--- start of Collected data ---

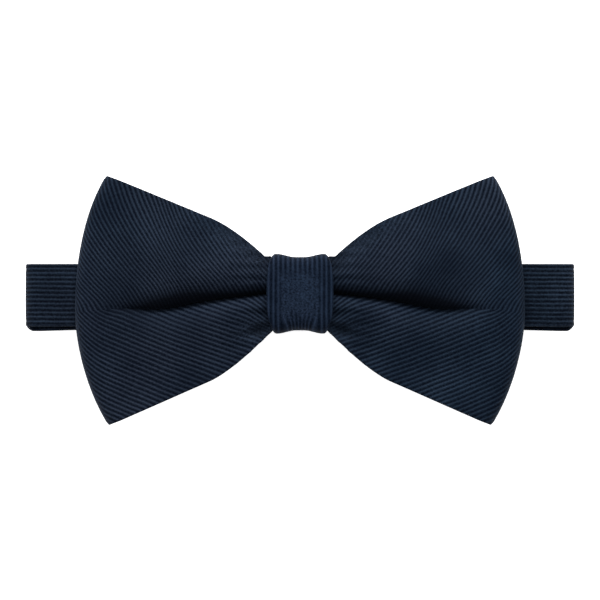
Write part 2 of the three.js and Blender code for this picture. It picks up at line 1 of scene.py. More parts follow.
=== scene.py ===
"""A pre-tied bow tie in ribbed silk, lying on its back, with its neck band folded flat behind it.

Sizes in the classes are millimetres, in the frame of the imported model: +X along the bow, +Y up to
its top edge, +Z out of its front.
"""

import logging
import math
from collections.abc import Callable, Sequence
from dataclasses import dataclass, field
from enum import Enum

import bmesh
import bpy
import numpy as np
from mathutils import Matrix, Vector


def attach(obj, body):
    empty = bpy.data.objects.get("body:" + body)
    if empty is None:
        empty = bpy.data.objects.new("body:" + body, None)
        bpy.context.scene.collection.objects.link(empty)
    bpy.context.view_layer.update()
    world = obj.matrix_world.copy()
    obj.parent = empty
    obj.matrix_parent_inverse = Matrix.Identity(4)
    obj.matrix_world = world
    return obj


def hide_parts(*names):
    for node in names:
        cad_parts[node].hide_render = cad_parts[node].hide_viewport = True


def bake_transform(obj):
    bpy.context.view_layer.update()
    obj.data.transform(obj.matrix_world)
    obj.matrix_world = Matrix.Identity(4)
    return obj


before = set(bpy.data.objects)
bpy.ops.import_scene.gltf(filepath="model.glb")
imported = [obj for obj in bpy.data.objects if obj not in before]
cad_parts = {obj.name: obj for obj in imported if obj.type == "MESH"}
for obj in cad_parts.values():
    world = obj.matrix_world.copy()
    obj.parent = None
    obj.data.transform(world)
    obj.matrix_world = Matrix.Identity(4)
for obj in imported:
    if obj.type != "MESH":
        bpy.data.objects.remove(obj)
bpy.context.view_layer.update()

MM = 0.001
CLOTH_MAP = "cloth"  # UV map: across the ribs and along them, in millimetres
SMOOTHED = "smoothed"  # attribute: 0 where the ribs are crisp, 1 where they are pressed flat
SHADED = "painted_shade"  # attribute: painted shade from 0 to 1, darkest deep in a crease and less in other hollows where shade falls

log = logging.getLogger("bow_tie")


# ------------------------------------------------------------------ small helpers
def linear(red: int, green: int, blue: int) -> tuple[float, float, float, float]:
    """A colour as a dye chart gives it, from 0 to 255, as linear light.

    Args:
        red: Red share.
        green: Green share.
        blue: Blue share.

    Returns:
        Red, green, blue and alpha from 0 to 1.
    """
    parts = [c / 255 for c in (red, green, blue)]
    light = [c / 12.92 if c <= 0.04045 else ((c + 0.055) / 1.055) ** 2.4 for c in parts]
    return (*light, 1.0)


def ease(value: np.ndarray | float, low: float, high: float) -> np.ndarray:
    """Smoothly from 0 at low to 1 at high.

    Args:
        value: Where to read the curve.
        low: Where it leaves 0.
        high: Where it reaches 1.

    Returns:
        The smoothed share at each value.
    """
    share = np.clip((np.asarray(value, float) - low) / (high - low), 0, 1)
    return share * share * (3 - 2 * share)


def hump(value: np.ndarray, centre: float, width: float) -> np.ndarray:
    """A bell of height 1 about centre, with the given half width."""
    return np.exp(-(((value - centre) / width) ** 2))


def mix(low: np.ndarray | float, high: np.ndarray | float, share: np.ndarray | float) -> np.ndarray:
    """From low at share 0 to high at share 1."""
    return np.asarray(low) * (1 - np.asarray(share)) + np.asarray(high) * np.asarray(share)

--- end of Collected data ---

Everything from the first line of the data through the line containing "as linear light." should be echoed exactly. Add nothing.

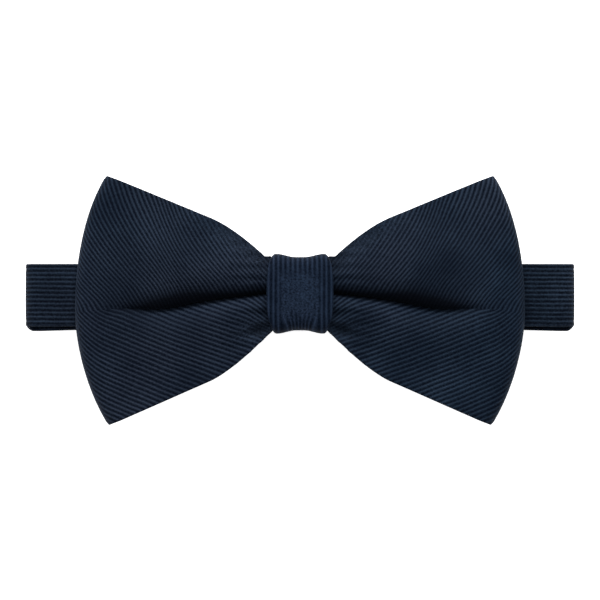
Write part 2 of the three.js and Blender code for this picture. It picks up at line 1 of scene.py. More parts follow.
=== scene.py ===
"""A pre-tied bow tie in ribbed silk, lying on its back, with its neck band folded flat behind it.

Sizes in the classes are millimetres, in the frame of the imported model: +X along the bow, +Y up to
its top edge, +Z out of its front.
"""

import logging
import math
from collections.abc import Callable, Sequence
from dataclasses import dataclass, field
from enum import Enum

import bmesh
import bpy
import numpy as np
from mathutils import Matrix, Vector


def attach(obj, body):
    empty = bpy.data.objects.get("body:" + body)
    if empty is None:
        empty = bpy.data.objects.new("body:" + body, None)
        bpy.context.scene.collection.objects.link(empty)
    bpy.context.view_layer.update()
    world = obj.matrix_world.copy()
    obj.parent = empty
    obj.matrix_parent_inverse = Matrix.Identity(4)
    obj.matrix_world = world
    return obj


def hide_parts(*names):
    for node in names:
        cad_parts[node].hide_render = cad_parts[node].hide_viewport = True


def bake_transform(obj):
    bpy.context.view_layer.update()
    obj.data.transform(obj.matrix_world)
    obj.matrix_world = Matrix.Identity(4)
    return obj


before = set(bpy.data.objects)
bpy.ops.import_scene.gltf(filepath="model.glb")
imported = [obj for obj in bpy.data.objects if obj not in before]
cad_parts = {obj.name: obj for obj in imported if obj.type == "MESH"}
for obj in cad_parts.values():
    world = obj.matrix_world.copy()
    obj.parent = None
    obj.data.transform(world)
    obj.matrix_world = Matrix.Identity(4)
for obj in imported:
    if obj.type != "MESH":
        bpy.data.objects.remove(obj)
bpy.context.view_layer.update()

MM = 0.001
CLOTH_MAP = "cloth"  # UV map: across the ribs and along them, in millimetres
SMOOTHED = "smoothed"  # attribute: 0 where the ribs are crisp, 1 where they are pressed flat
SHADED = "painted_shade"  # attribute: painted shade from 0 to 1, darkest deep in a crease and less in other hollows where shade falls

log = logging.getLogger("bow_tie")


# ------------------------------------------------------------------ small helpers
def linear(red: int, green: int, blue: int) -> tuple[float, float, float, float]:
    """A colour as a dye chart gives it, from 0 to 255, as linear light.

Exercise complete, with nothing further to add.